Friday, September 5, 2008

Perfection


Wow...I feel like it's been an eternity since I last wrote. In my defense, my 5 year old son broke his arm a couple of weeks ago and we've all been adjusting. He's in a hard cast, now, so I don't feel like I have to follow him around and shield his soft splint with my body. In fact, the cast is proving so durable, I wonder whether we should, as a prophylactic measure, cast all children's arms, legs and foreheads until they're about 7 years old and understand some basic things...like the laws of gravity, cause and effect, and corresponding action/reaction. Yes, I tend to be a bit overprotective of my children. I can't imagine what it would be like to try and protect my son as one of the last persons left on Earth after an apocalyptic event, like the father in Cormac McCarthy's Pulitzer prize-winning novel, The Road. (See how I worked that segue?)


I read The Road earlier this summer, and I still find myself moved by it. I admit, I haven't read McCarthy's other books, so I don't know if all his writing is like this, but I was blown away by his stark prose. The language itself mirrored the landscape in the novel. And never before has the word "okay" been weighted with so much meaning. In case you don't know, The Road follows a father and son as they travel to the coast through the charred country, hoping to find food, redemption, some sign of goodness... The world is covered in ash, the sun doesn't shine, and there are roving bands of cannibals. (McCarthy never says what caused the apocalypse because it doesn't really matter, but I picture a meteor collision, like the one that did in the dinosaurs.) The father's lungs are giving out, but he presses on, teaching his son to be the keeper of the fire...the fire representing the goodness of humanity. They don't say much to each other, but their affection for one another is apparent, as is the father's single-minded desire to provide for his child and keep him safe, while also instilling in him a sense of dignity and honor. He wants everything for his son that I want for my sons, just pared down to the minimum for survival. He's not concerned that the boy play nice on the playground, make the right kind of friends, or eat enough broccoli--he's concerned that the boy not get roasted over a spit, take a human life, or starve to death. I could write an entire thesis on this book.

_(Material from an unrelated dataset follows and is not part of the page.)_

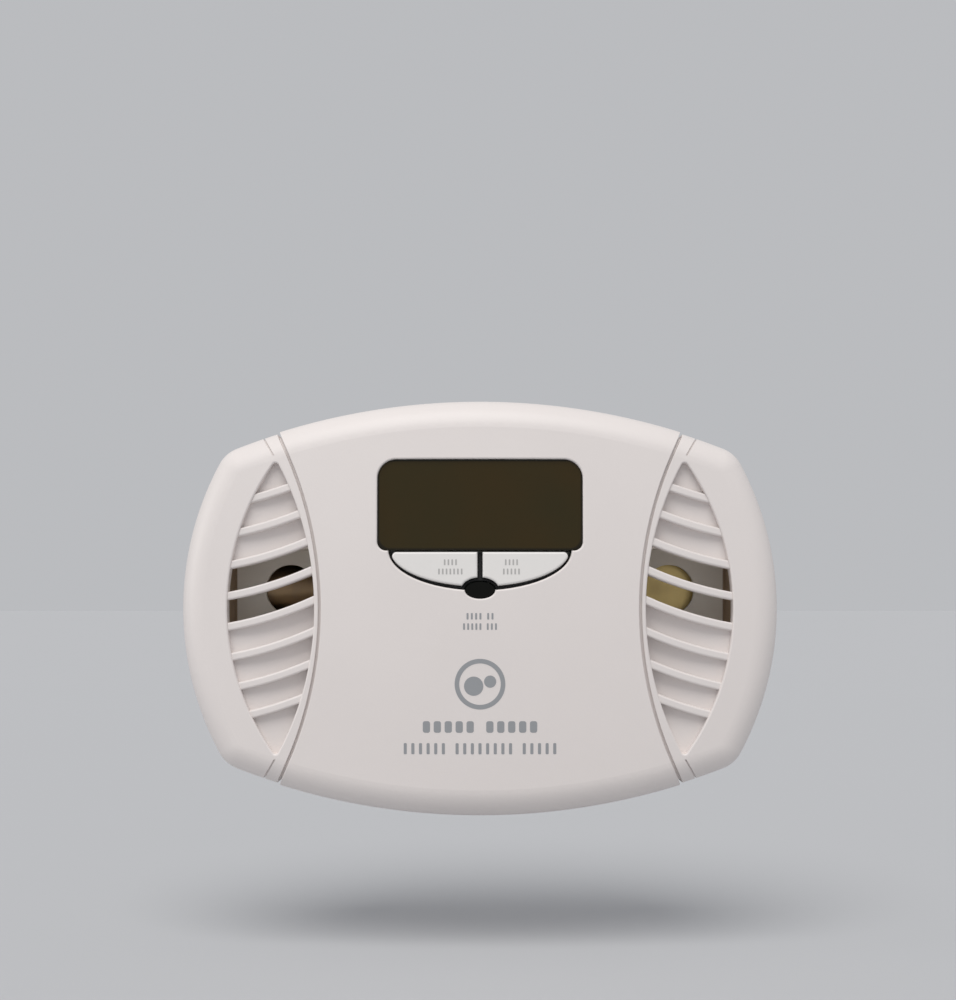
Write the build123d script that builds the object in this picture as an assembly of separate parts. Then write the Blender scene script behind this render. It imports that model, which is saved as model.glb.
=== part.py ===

I'm not sure that I pictured the father and son as I was reading, but somewhere around the end of the book, I got it in my head that George Clooney had signed on to play the father. I was convinced I was right. And I wasn't upset. I thought, "I could see that. He'll need to dirty himself up a bit, but maybe this is his Oscar role . . . something to appeal to his intellectual side before he loses more brain cells in Ocean's Infinity." I think I may have even told people Mr. Clooney had signed on. He hadn't. I'm not sure he was even mentioned for the role. Where did I come up with that? I'm blaming it on the go fug girls, who mention their "intern George" so often he permeates my thoughts (although I suppose if I didn't refresh their blog approximately once every 37 minutes, maybe it would help). The point is, George Clooney is not playing the father. Instead, it's the best casting I can imagine...Viggo Mortensen. I'm so excited - though I'm not sure excitement is the proper emotion for a post-apocalyptic roving-cannibals film. But can't you just see it? One of the most still, present actors of our time in a stark, bleak drama with little dialogue...it's perfect. Think about it...he's played a quiet wanderer in charge of small ones before...a Ranger to be precise . . . and the result was Middle Earth nirvana.


Whoever cast him, give yourself a pat on the back. Was it you, Mr. Clooney?